▶ [Stored items]
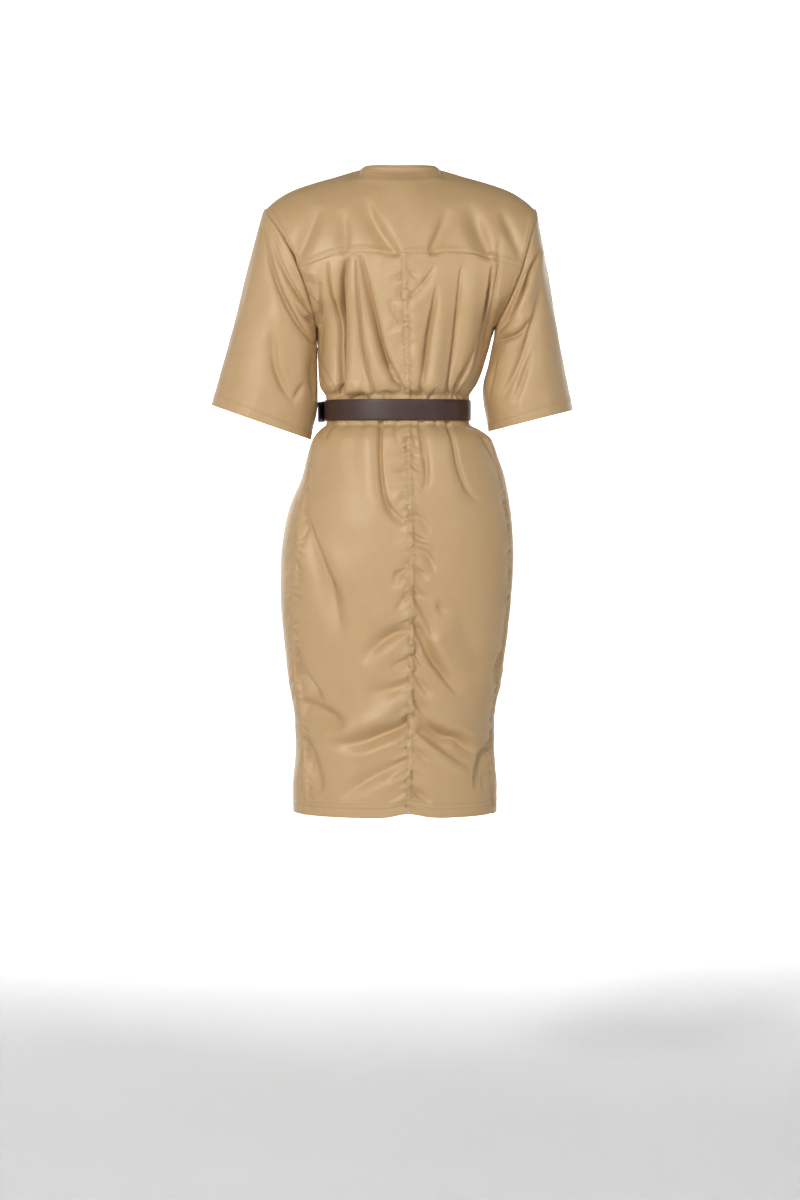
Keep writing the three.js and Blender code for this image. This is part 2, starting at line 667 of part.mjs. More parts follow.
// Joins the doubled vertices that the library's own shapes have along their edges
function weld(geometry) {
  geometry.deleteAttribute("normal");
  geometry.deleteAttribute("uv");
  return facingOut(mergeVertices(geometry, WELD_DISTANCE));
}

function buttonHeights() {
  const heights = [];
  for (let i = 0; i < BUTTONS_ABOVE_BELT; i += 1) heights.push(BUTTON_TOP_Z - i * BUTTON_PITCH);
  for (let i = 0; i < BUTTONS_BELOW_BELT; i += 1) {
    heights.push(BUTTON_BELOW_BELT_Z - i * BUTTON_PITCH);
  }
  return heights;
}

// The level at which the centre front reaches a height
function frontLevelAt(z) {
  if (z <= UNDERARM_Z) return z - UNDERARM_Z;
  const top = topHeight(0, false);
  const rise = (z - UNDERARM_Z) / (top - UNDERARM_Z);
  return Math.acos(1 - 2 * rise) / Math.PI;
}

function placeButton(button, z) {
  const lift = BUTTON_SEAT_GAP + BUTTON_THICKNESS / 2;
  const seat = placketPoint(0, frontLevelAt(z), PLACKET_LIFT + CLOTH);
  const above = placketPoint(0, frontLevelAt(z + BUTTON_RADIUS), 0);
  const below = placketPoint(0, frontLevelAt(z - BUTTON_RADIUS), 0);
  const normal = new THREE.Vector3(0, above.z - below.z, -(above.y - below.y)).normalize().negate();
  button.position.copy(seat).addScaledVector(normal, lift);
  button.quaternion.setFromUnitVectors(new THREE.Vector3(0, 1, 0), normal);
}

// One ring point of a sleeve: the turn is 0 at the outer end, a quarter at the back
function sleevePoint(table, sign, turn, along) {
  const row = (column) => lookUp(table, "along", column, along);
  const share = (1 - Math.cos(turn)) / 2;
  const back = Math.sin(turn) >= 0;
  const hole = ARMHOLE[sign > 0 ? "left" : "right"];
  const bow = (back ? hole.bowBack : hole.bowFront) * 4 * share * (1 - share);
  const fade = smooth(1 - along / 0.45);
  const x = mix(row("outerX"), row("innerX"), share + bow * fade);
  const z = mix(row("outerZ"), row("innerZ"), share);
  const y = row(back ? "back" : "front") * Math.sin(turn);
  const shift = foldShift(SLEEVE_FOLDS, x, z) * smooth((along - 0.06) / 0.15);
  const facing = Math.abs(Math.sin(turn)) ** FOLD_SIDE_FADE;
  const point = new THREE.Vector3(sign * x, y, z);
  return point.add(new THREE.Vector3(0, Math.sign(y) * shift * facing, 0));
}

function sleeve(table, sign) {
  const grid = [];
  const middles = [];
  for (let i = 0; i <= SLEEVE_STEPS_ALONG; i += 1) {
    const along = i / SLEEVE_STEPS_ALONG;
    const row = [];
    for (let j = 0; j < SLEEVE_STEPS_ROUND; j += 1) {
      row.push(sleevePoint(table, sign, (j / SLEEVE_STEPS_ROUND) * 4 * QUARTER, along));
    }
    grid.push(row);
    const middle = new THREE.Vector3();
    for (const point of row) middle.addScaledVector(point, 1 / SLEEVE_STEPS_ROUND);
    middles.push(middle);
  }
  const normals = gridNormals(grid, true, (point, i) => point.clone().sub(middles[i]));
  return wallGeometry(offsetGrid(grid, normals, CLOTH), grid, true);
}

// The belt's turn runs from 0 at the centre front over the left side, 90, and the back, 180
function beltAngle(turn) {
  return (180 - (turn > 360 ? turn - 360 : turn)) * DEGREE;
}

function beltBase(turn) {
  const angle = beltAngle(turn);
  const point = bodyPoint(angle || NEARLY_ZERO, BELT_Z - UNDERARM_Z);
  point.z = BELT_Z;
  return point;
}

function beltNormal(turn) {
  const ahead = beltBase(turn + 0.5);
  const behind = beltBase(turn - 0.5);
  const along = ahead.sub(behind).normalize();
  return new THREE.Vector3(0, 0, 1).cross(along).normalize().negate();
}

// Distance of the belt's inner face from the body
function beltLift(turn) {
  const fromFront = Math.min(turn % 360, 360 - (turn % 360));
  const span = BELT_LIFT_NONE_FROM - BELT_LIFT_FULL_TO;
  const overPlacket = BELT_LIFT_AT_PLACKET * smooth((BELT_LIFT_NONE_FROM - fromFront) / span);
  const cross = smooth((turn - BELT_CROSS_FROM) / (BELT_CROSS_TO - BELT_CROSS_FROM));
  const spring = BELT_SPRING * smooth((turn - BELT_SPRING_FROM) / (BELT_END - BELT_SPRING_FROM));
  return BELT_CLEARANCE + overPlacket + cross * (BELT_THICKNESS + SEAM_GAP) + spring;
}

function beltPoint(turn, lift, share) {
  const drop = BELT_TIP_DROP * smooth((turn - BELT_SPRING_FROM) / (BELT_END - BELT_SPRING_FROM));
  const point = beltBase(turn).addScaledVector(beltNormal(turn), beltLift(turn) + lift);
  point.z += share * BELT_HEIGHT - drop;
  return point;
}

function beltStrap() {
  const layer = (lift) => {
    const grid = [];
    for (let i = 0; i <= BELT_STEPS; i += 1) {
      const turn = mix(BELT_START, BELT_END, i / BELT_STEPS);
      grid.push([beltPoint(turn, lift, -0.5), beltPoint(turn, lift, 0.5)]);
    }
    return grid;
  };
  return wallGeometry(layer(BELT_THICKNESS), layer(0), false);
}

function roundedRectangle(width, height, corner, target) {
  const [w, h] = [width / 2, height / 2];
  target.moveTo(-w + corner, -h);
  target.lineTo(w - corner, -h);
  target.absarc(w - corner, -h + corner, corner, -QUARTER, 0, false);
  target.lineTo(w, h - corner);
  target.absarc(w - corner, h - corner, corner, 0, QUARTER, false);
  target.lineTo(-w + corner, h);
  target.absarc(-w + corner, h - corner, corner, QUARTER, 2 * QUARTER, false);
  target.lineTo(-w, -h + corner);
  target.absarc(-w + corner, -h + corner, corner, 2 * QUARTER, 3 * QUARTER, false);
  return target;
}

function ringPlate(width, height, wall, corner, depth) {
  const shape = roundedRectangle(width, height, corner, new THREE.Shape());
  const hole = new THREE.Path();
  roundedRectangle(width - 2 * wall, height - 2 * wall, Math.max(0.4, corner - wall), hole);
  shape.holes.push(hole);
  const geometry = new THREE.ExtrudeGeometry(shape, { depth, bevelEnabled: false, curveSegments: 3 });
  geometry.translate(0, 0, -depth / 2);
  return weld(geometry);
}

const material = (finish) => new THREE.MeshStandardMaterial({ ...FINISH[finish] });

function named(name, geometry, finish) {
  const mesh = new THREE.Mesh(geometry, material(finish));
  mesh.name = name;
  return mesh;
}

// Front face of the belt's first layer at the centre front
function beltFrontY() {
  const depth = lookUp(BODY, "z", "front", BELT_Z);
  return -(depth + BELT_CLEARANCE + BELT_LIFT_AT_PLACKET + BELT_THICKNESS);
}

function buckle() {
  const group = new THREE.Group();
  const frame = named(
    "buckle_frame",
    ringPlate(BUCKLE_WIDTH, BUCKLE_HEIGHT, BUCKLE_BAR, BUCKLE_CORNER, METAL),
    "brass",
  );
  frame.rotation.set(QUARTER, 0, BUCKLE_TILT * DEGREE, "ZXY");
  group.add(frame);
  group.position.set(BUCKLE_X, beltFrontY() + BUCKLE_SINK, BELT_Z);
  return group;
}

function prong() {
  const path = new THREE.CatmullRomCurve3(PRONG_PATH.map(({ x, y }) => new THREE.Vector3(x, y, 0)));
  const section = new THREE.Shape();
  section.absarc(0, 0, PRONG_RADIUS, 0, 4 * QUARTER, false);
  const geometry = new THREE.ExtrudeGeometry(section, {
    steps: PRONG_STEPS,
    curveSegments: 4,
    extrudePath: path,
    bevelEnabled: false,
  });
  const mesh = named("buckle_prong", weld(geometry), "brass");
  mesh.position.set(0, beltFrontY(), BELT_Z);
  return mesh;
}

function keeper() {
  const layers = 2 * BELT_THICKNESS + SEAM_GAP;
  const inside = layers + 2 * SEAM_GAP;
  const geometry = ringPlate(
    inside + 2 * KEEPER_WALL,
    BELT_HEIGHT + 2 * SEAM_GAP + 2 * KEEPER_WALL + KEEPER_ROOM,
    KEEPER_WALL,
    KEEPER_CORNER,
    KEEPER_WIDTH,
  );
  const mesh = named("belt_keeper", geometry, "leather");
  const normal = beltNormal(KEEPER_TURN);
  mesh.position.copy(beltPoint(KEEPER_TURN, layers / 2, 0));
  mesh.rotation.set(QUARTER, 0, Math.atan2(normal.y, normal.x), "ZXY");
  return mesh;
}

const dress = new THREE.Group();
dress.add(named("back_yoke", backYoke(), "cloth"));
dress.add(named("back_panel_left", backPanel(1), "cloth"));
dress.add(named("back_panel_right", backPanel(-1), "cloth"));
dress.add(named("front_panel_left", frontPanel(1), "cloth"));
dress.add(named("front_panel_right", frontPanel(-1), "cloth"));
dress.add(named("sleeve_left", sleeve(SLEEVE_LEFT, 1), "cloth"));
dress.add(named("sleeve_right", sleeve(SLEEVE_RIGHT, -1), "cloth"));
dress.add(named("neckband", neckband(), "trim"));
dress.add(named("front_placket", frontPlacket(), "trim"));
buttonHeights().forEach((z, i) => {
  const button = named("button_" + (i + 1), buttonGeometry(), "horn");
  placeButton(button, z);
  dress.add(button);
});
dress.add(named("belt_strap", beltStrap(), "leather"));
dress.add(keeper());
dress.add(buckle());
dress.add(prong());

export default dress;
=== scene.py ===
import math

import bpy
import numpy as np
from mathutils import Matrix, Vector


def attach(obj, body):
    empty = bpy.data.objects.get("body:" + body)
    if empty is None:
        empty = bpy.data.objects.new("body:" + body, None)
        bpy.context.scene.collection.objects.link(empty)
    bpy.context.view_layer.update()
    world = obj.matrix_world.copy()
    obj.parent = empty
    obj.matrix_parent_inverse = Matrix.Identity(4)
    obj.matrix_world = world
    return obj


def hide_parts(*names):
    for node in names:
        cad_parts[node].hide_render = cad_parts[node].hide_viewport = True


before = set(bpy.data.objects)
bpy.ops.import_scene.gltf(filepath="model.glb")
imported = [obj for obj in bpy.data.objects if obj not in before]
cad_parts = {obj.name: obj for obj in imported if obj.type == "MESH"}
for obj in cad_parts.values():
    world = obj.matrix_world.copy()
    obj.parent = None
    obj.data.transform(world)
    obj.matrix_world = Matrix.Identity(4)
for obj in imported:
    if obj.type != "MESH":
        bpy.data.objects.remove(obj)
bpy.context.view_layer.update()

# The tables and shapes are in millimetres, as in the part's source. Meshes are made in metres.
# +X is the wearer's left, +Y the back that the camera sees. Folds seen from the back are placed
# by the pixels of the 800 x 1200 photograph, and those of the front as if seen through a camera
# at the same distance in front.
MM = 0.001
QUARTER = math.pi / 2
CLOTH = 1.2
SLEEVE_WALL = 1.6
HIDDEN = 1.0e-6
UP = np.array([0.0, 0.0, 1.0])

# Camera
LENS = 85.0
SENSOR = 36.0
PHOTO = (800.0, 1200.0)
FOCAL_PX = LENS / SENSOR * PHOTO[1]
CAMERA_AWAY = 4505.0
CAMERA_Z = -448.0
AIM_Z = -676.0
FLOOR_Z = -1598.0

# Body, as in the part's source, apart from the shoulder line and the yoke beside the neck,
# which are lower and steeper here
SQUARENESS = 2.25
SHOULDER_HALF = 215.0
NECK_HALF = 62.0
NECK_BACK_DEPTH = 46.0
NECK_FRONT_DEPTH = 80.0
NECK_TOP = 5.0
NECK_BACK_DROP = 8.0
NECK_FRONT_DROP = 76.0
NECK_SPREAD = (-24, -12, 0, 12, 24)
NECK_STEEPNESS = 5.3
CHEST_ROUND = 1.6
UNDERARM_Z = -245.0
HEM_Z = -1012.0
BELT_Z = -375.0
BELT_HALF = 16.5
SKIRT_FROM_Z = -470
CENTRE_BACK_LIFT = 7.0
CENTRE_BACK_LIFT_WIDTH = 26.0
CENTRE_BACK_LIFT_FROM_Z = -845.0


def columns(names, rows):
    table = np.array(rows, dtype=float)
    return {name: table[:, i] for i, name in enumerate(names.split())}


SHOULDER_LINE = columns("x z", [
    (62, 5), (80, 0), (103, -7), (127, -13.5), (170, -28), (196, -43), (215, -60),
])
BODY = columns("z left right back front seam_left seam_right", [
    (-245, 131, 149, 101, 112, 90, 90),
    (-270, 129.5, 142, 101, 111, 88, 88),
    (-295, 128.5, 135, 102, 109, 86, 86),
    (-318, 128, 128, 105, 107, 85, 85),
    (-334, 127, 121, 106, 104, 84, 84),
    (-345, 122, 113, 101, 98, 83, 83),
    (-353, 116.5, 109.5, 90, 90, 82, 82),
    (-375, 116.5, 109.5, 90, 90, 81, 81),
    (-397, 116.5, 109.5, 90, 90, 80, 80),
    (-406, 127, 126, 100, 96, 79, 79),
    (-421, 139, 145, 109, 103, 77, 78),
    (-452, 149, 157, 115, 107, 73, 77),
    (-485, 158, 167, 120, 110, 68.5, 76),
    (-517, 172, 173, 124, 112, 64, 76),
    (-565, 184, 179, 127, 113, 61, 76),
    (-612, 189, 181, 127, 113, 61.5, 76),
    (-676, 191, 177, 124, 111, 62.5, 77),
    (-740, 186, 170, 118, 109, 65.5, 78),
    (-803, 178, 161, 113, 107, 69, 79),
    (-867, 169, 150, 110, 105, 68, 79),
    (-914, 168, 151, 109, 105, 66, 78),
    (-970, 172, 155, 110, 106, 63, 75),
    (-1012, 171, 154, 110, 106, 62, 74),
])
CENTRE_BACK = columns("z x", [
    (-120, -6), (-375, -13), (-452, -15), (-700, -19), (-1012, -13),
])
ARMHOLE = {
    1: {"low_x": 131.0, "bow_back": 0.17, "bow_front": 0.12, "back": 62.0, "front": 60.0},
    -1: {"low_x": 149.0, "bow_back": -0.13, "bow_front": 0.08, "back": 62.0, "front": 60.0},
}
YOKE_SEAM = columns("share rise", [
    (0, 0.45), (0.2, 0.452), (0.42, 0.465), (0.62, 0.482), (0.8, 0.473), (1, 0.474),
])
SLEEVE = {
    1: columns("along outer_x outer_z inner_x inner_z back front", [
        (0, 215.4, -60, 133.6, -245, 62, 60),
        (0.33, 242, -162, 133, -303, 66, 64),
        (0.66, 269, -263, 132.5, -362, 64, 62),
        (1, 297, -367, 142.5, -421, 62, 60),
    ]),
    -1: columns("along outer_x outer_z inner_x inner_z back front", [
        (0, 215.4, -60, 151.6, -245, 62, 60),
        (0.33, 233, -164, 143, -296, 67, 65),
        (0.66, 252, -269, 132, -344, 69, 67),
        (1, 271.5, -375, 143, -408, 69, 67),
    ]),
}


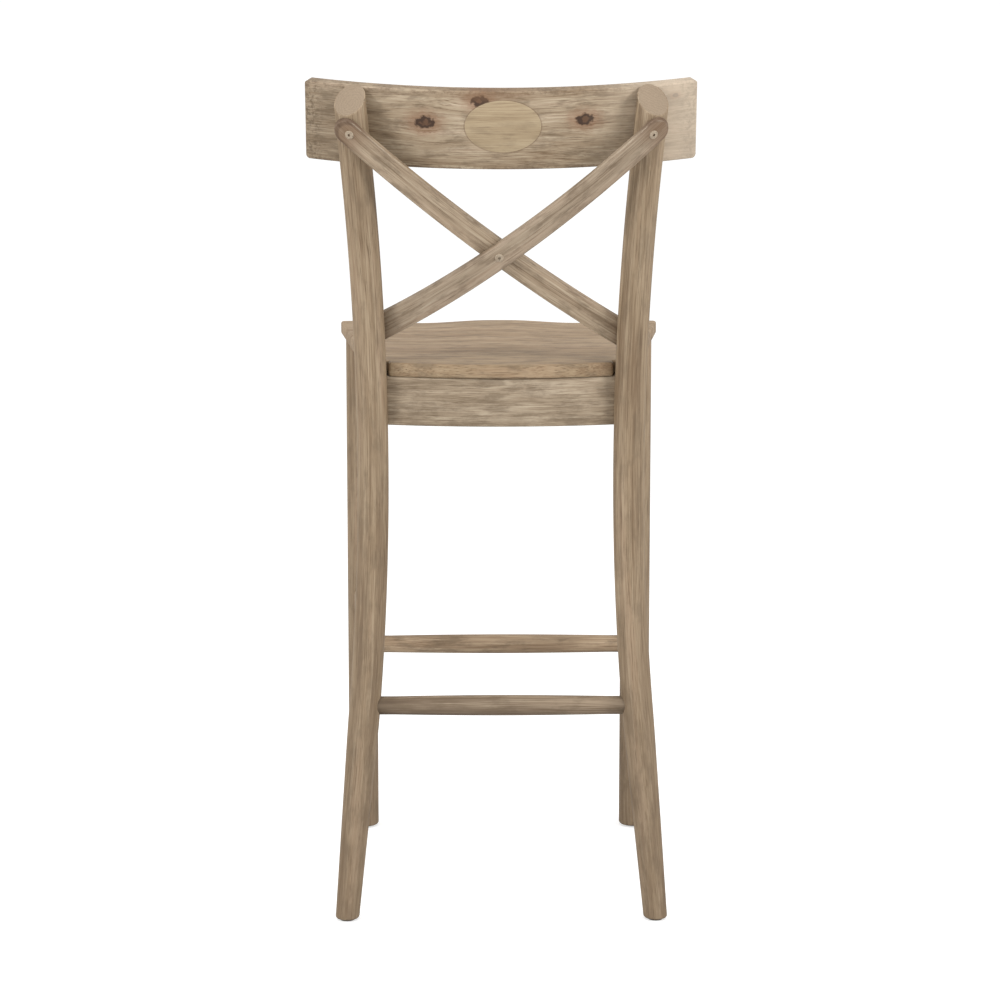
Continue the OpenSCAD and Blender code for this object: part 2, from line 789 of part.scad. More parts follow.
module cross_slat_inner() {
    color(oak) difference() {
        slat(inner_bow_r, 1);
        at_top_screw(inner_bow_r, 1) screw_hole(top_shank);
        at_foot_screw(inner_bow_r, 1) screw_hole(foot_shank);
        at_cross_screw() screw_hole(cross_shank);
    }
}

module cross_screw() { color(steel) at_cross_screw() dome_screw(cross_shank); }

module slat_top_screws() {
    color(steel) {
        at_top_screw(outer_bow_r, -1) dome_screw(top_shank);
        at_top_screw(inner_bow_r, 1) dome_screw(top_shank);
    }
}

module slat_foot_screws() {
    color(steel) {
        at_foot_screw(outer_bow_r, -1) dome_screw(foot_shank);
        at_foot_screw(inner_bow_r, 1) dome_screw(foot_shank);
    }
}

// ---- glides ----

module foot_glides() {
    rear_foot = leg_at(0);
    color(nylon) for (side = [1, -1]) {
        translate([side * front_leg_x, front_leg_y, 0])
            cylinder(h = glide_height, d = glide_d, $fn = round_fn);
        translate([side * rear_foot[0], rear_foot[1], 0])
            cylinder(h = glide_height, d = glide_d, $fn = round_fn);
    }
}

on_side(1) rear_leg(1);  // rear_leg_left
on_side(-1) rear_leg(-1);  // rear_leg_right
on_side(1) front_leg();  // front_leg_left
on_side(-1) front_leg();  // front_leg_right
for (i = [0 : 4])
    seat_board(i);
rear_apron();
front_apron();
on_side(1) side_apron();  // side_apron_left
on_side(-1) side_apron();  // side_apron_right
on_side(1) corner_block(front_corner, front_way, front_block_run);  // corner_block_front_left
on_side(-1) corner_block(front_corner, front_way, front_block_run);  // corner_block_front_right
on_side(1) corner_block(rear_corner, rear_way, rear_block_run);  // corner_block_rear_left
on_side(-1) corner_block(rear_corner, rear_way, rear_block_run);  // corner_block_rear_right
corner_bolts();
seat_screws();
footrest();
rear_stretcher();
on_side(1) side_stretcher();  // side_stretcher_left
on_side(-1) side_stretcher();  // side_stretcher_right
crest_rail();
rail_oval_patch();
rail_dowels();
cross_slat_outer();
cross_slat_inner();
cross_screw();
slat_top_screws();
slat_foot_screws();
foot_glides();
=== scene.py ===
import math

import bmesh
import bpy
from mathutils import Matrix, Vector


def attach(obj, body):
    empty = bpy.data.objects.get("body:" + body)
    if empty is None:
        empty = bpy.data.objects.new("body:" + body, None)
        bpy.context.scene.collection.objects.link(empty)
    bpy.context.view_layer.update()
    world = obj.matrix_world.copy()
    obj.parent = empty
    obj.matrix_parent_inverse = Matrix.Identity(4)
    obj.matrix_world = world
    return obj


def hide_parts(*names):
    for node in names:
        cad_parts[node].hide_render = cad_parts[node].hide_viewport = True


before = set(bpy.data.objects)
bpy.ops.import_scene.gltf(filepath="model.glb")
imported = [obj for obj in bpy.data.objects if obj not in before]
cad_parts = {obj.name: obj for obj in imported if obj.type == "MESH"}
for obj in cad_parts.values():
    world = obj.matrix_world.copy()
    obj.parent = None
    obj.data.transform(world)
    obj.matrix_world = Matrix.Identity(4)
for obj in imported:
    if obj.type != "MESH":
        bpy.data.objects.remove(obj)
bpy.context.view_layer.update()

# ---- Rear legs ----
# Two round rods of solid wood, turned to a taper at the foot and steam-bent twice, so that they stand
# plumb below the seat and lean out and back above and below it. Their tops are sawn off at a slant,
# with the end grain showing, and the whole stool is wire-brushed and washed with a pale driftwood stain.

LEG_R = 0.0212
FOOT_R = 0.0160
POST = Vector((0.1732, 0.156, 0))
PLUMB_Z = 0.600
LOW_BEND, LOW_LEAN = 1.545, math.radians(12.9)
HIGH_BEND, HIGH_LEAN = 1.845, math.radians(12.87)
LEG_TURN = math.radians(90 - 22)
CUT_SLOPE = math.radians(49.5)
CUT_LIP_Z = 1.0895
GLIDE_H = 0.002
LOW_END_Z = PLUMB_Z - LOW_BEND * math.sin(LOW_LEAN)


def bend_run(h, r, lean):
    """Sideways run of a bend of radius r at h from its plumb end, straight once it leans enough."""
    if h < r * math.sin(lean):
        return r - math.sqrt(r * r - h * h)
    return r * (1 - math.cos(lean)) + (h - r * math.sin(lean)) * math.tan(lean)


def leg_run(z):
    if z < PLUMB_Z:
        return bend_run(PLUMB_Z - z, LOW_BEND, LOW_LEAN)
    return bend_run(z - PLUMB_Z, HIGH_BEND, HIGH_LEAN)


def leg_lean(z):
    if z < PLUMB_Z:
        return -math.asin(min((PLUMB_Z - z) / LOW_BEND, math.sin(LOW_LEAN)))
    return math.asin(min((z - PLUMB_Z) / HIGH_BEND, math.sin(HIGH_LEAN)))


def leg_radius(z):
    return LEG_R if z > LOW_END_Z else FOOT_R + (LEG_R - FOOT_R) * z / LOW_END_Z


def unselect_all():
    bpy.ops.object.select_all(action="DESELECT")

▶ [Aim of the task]
In the listing above, locate the line containing "Continue the OpenSCAD" and the line containing "color(steel) at_cross_screw() dome_screw(cross_shank);". Transcribe those two lines and everything between them, exactly as written.

▶ [The response]
Continue the OpenSCAD and Blender code for this object: part 2, from line 789 of part.scad. More parts follow.
module cross_slat_inner() {
    color(oak) difference() {
        slat(inner_bow_r, 1);
        at_top_screw(inner_bow_r, 1) screw_hole(top_shank);
        at_foot_screw(inner_bow_r, 1) screw_hole(foot_shank);
        at_cross_screw() screw_hole(cross_shank);
    }
}

module cross_screw() { color(steel) at_cross_screw() dome_screw(cross_shank); }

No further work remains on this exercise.